>> Start
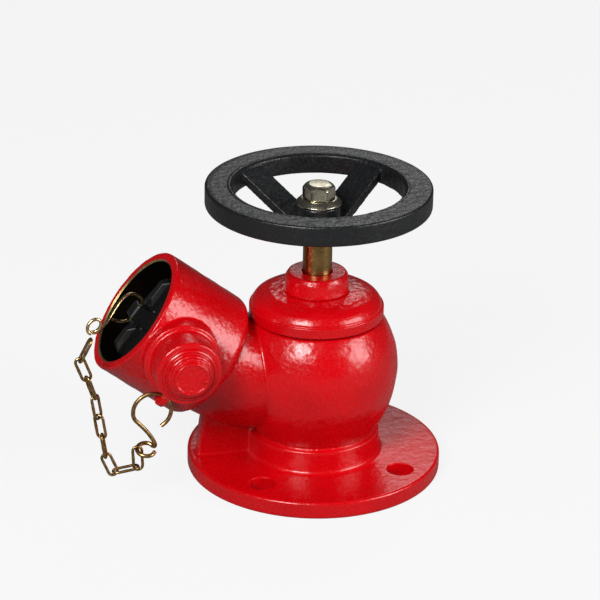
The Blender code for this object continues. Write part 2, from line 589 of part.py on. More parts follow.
def build_cap(outlet, materials):
    """Blank cap: a plug with a grip bar and a drilled boss, and the wire that its chain hangs on."""
    axis = frame_empty("cap_axis", (0.0, 0.0, 0.0), (0.0, 0.0, 0.0), outlet)
    lip = 5.0 * MM
    outline = [(0.0, CAP_SEAT), (CAP_RADIUS - MM, CAP_SEAT), (CAP_RADIUS, CAP_SEAT + MM),
               (CAP_RADIUS, CAP_SEAT + 2.0 * MM), (CAP_RADIUS - 2.0 * MM, CAP_SEAT + 3.0 * MM),
               (CAP_RADIUS - 2.0 * MM, CAP_RIM - 6.5 * MM), (CAP_RADIUS, CAP_RIM - 5.5 * MM),
               (CAP_RADIUS, CAP_RIM - MM), (CAP_RADIUS - MM, CAP_RIM), (CAP_RADIUS - lip, CAP_RIM),
               (CAP_RADIUS - lip - MM, CAP_WEB), (0.0, CAP_WEB)]
    cap = turned("blank_cap", outline, ROUND, axis, materials["plastic"])
    long, thick, tall = CAP_RADIUS - lip + MM, 5.5 * MM, CAP_WEB + 10.0 * MM
    rings = [[(x * long, y * thick, CAP_WEB - MM) for x, y in ((1, 1), (-1, 1), (-1, -1), (1, -1))],
             [(x * long, y * (thick - MM), tall - 1.5 * MM) for x, y in ((1, 1), (-1, 1), (-1, -1), (1, -1))],
             [(x * (long - 3.0 * MM), y * (thick - 2.5 * MM), tall)
              for x, y in ((1, 1), (-1, 1), (-1, -1), (1, -1))]]
    combine(cap, loft("grip_form", rings, axis), "UNION")
    half = CAP_BOSS_WIDTH / 2.0
    square = ((1, 1), (-1, 1), (-1, -1), (1, -1))
    rings = [[(x * (half + 1.5 * MM), y * (half + 1.5 * MM), CAP_WEB - MM) for x, y in square],
             [(x * half, y * half, CAP_BOSS_TOP - 1.5 * MM) for x, y in square],
             [(x * (half - 1.5 * MM), y * (half - 1.5 * MM), CAP_BOSS_TOP) for x, y in square]]
    combine(cap, loft("cap_boss_form", rings, axis), "UNION")
    bore = HOOK_WIRE_RADIUS + GAP
    place = Matrix.Translation((0.0, 0.0, CAP_HOLE_ALONG)) @ Matrix.Rotation(pi / 2.0, 4, "Y")
    combine(cap, turned("cap_hole_form", [(0.0, -2.0 * half), (bore, -2.0 * half), (bore, 2.0 * half),
                                          (0.0, 2.0 * half)], FINE, axis, None, place), "DIFFERENCE")
    wire("hook_wire", hook_wire_route(), HOOK_WIRE_RADIUS, axis, materials["brass"])


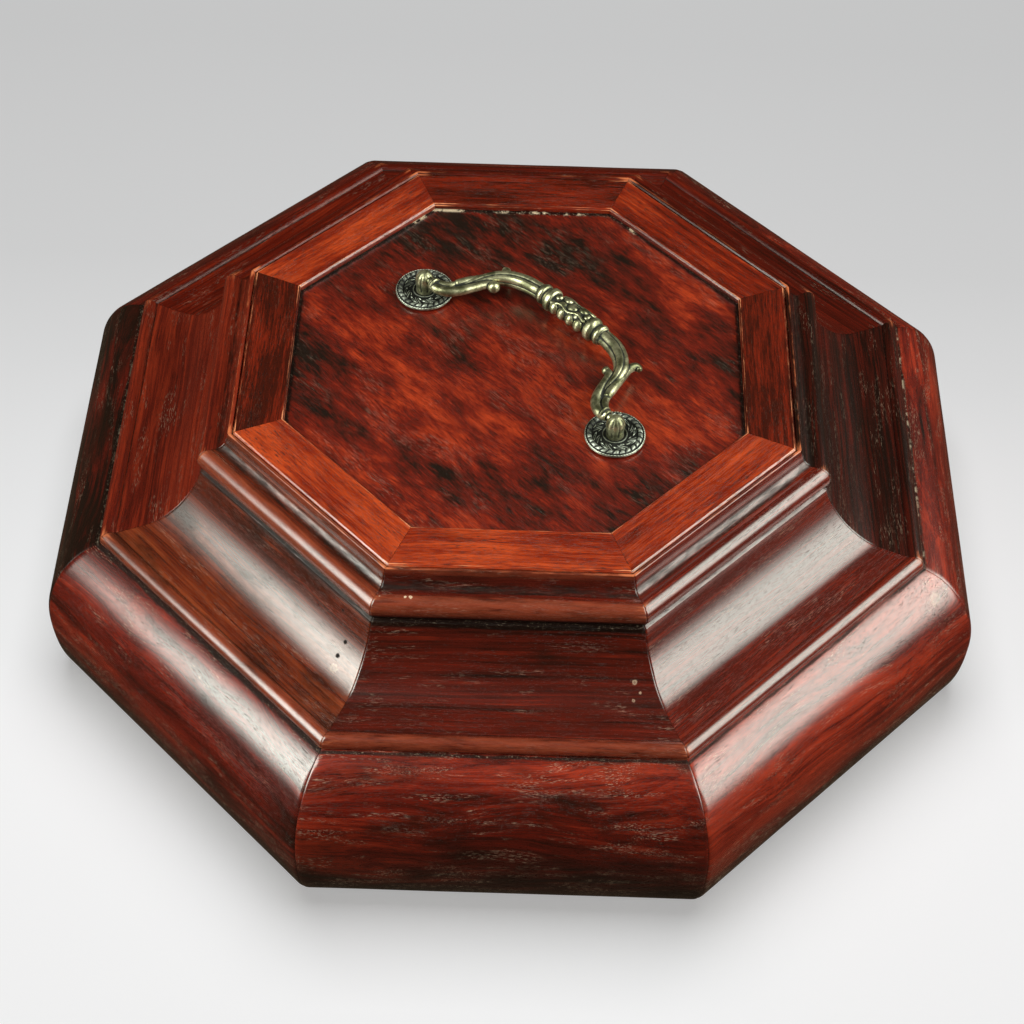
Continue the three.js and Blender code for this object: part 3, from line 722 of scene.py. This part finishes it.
>> End
* **Directive**
Restate the listing in full, word for word.

* **Finished exercise**
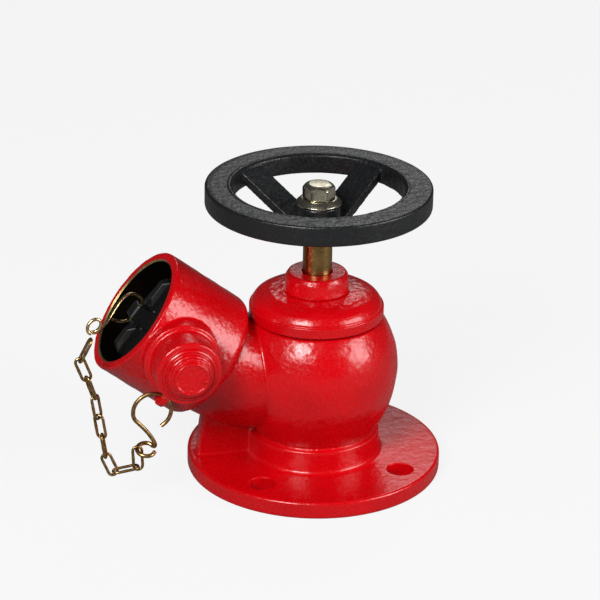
The Blender code for this object continues. Write part 2, from line 589 of part.py on. More parts follow.
def build_cap(outlet, materials):
    """Blank cap: a plug with a grip bar and a drilled boss, and the wire that its chain hangs on."""
    axis = frame_empty("cap_axis", (0.0, 0.0, 0.0), (0.0, 0.0, 0.0), outlet)
    lip = 5.0 * MM
    outline = [(0.0, CAP_SEAT), (CAP_RADIUS - MM, CAP_SEAT), (CAP_RADIUS, CAP_SEAT + MM),
               (CAP_RADIUS, CAP_SEAT + 2.0 * MM), (CAP_RADIUS - 2.0 * MM, CAP_SEAT + 3.0 * MM),
               (CAP_RADIUS - 2.0 * MM, CAP_RIM - 6.5 * MM), (CAP_RADIUS, CAP_RIM - 5.5 * MM),
               (CAP_RADIUS, CAP_RIM - MM), (CAP_RADIUS - MM, CAP_RIM), (CAP_RADIUS - lip, CAP_RIM),
               (CAP_RADIUS - lip - MM, CAP_WEB), (0.0, CAP_WEB)]
    cap = turned("blank_cap", outline, ROUND, axis, materials["plastic"])
    long, thick, tall = CAP_RADIUS - lip + MM, 5.5 * MM, CAP_WEB + 10.0 * MM
    rings = [[(x * long, y * thick, CAP_WEB - MM) for x, y in ((1, 1), (-1, 1), (-1, -1), (1, -1))],
             [(x * long, y * (thick - MM), tall - 1.5 * MM) for x, y in ((1, 1), (-1, 1), (-1, -1), (1, -1))],
             [(x * (long - 3.0 * MM), y * (thick - 2.5 * MM), tall)
              for x, y in ((1, 1), (-1, 1), (-1, -1), (1, -1))]]
    combine(cap, loft("grip_form", rings, axis), "UNION")
    half = CAP_BOSS_WIDTH / 2.0
    square = ((1, 1), (-1, 1), (-1, -1), (1, -1))
    rings = [[(x * (half + 1.5 * MM), y * (half + 1.5 * MM), CAP_WEB - MM) for x, y in square],
             [(x * half, y * half, CAP_BOSS_TOP - 1.5 * MM) for x, y in square],
             [(x * (half - 1.5 * MM), y * (half - 1.5 * MM), CAP_BOSS_TOP) for x, y in square]]
    combine(cap, loft("cap_boss_form", rings, axis), "UNION")
    bore = HOOK_WIRE_RADIUS + GAP
    place = Matrix.Translation((0.0, 0.0, CAP_HOLE_ALONG)) @ Matrix.Rotation(pi / 2.0, 4, "Y")
    combine(cap, turned("cap_hole_form", [(0.0, -2.0 * half), (bore, -2.0 * half), (bore, 2.0 * half),
                                          (0.0, 2.0 * half)], FINE, axis, None, place), "DIFFERENCE")
    wire("hook_wire", hook_wire_route(), HOOK_WIRE_RADIUS, axis, materials["brass"])


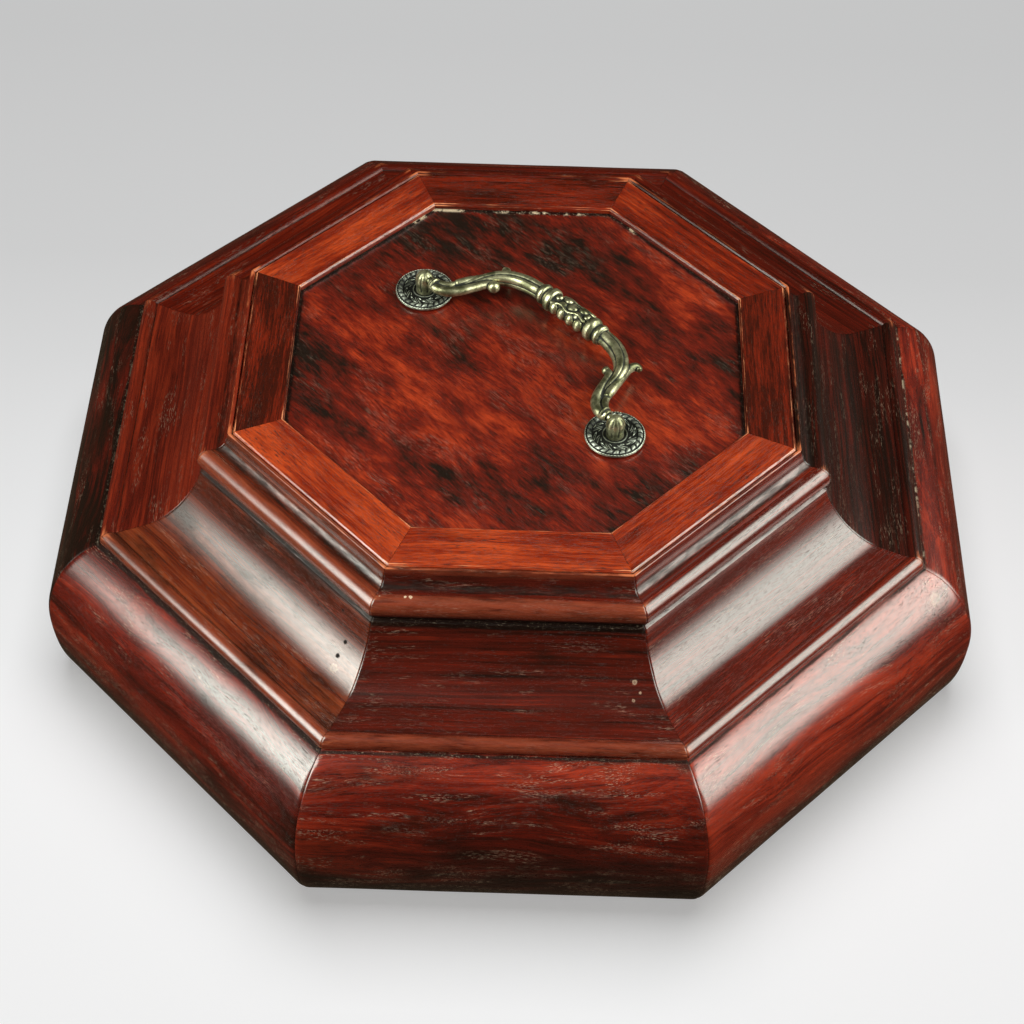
Continue the three.js and Blender code for this object: part 3, from line 722 of scene.py. This part finishes it.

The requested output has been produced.